[PATCH v1 bpf-next 0/5] af_unix: Allow BPF LSM to scrub SCM_RIGHTS at sendmsg().

Kumar Kartikeya Dwivedi memxor at gmail.com
Mon May 5 22:49:11 UTC 2025


On Mon, 5 May 2025 at 23:58, Kuniyuki Iwashima <kuniyu at amazon.com> wrote:
>
> As long as recvmsg() or recvmmsg() is used with cmsg, it is not
> possible to avoid receiving file descriptors via SCM_RIGHTS.
>
> This behaviour has occasionally been flagged as problematic.
>
> For instance, as noted on the uAPI Group page [0], an untrusted peer
> could send a file descriptor pointing to a hung NFS mount and then
> close it.  Once the receiver calls recvmsg() with msg_control, the
> descriptor is automatically installed, and then the responsibility
> for the final close() now falls on the receiver, which may result
> in blocking the process for a long time.
>
> systemd calls cmsg_close_all() [1] after each recvmsg() to close()
> unwanted file descriptors sent via SCM_RIGHTS.
>
> However, this cannot work around the issue because the last fput()
> could occur on the receiver side once sendmsg() with SCM_RIGHTS
> succeeds.  Also, even filtering by LSM at recvmsg() does not work
> for the same reason.
>
> Thus, we need a better way to filter SCM_RIGHTS on the sender side.
>
> This series allows BPF LSM to inspect skb at sendmsg() and scrub
> SCM_RIGHTS fds by kfunc.
>
> Link: https://uapi-group.org/kernel-features/#disabling-reception-of-scm_rights-for-af_unix-sockets #[0]
> Link: https://github.com/systemd/systemd/blob/v257.5/src/basic/fd-util.c#L612-L628 #[1]
>

This sounds pretty useful!

I think you should mention the cases of possible DoS on close() or
flooding, e.g. with FUSE controlled fd/NFS hangs in the commit log
itself.
I think it's been an open problem for a while now with no good solution.
Currently systemd's FDSTORE=1 for PID 1 is susceptible to the same
problem, even if the underlying service isn't root.

I think it is also useful for restricting what individual file
descriptors can be passed around by a process.
Say restricting usage of an fd to a process and its children, but not
allowing it to be shared with others.
Send side hook is the right point to enforce it.
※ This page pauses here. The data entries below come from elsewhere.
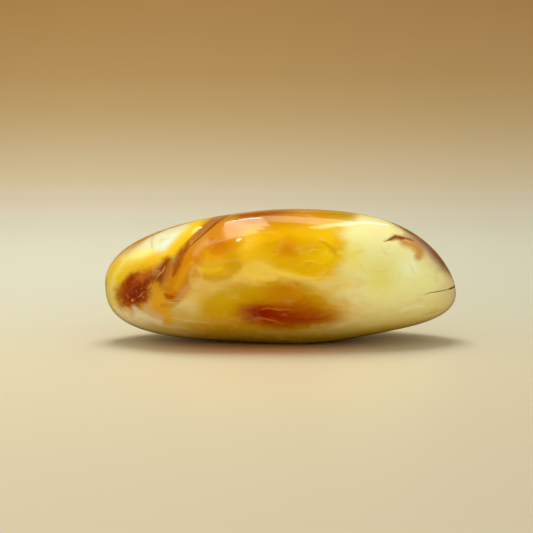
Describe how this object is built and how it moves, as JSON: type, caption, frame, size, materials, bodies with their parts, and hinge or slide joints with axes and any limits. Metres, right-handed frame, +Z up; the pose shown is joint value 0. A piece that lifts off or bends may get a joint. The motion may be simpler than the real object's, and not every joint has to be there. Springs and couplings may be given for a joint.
{
  "type": "polished amber pebble",
  "caption": "Smooth, elongated pebble of cloudy amber with a blunt end and a wedge-shaped end, a healed fissure near the blunt end, and a small worn flat to lie on.",
  "frame": {"origin": "on the surface that the stone lies on, under the middle of its bounding box", "axes": "+X along the stone to its wedge-shaped end, -Y out of its front, +Z up"},
  "size_m": [0.0601, 0.027, 0.0225],
  "materials": {
    "polished_amber": "polished"
  },
  "bodies": {
    "root": {"amber_pebble": "polished_amber"}
  },
  "joints": []
}
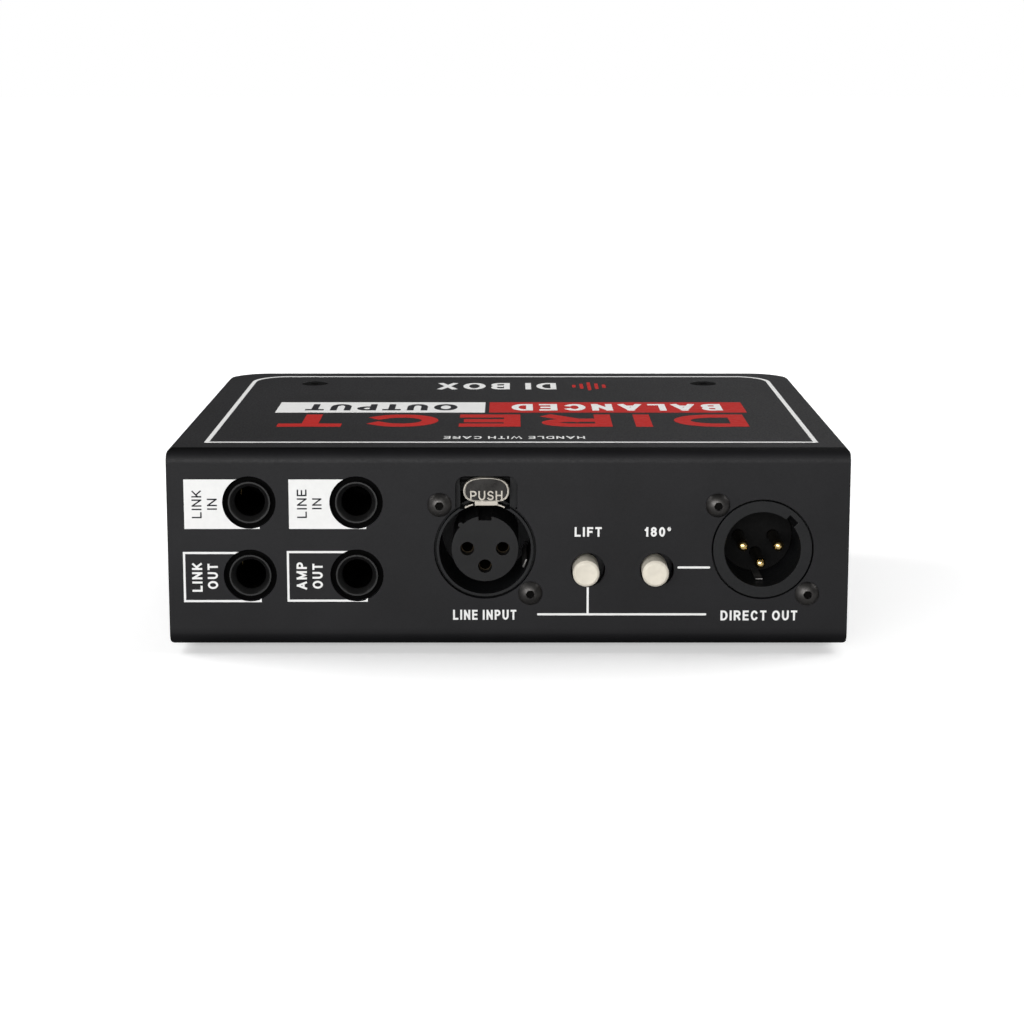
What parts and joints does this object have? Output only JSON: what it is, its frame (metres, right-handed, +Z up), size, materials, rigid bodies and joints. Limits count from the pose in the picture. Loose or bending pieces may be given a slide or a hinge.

Therefore exercising scm_fp_list would be a good idea.
We should provide some more examples of the filtering policy in the selftests.
Maybe a simple example, e.g. only memfd or a pipe fd can be passed,
and nothing else.
It would require checking file->f_ops.
I don't think "scrub all file descriptors" is the only possible usage scenario.
In the case of FDSTORE=1, it might be "everything except fuse or NFS fds" etc.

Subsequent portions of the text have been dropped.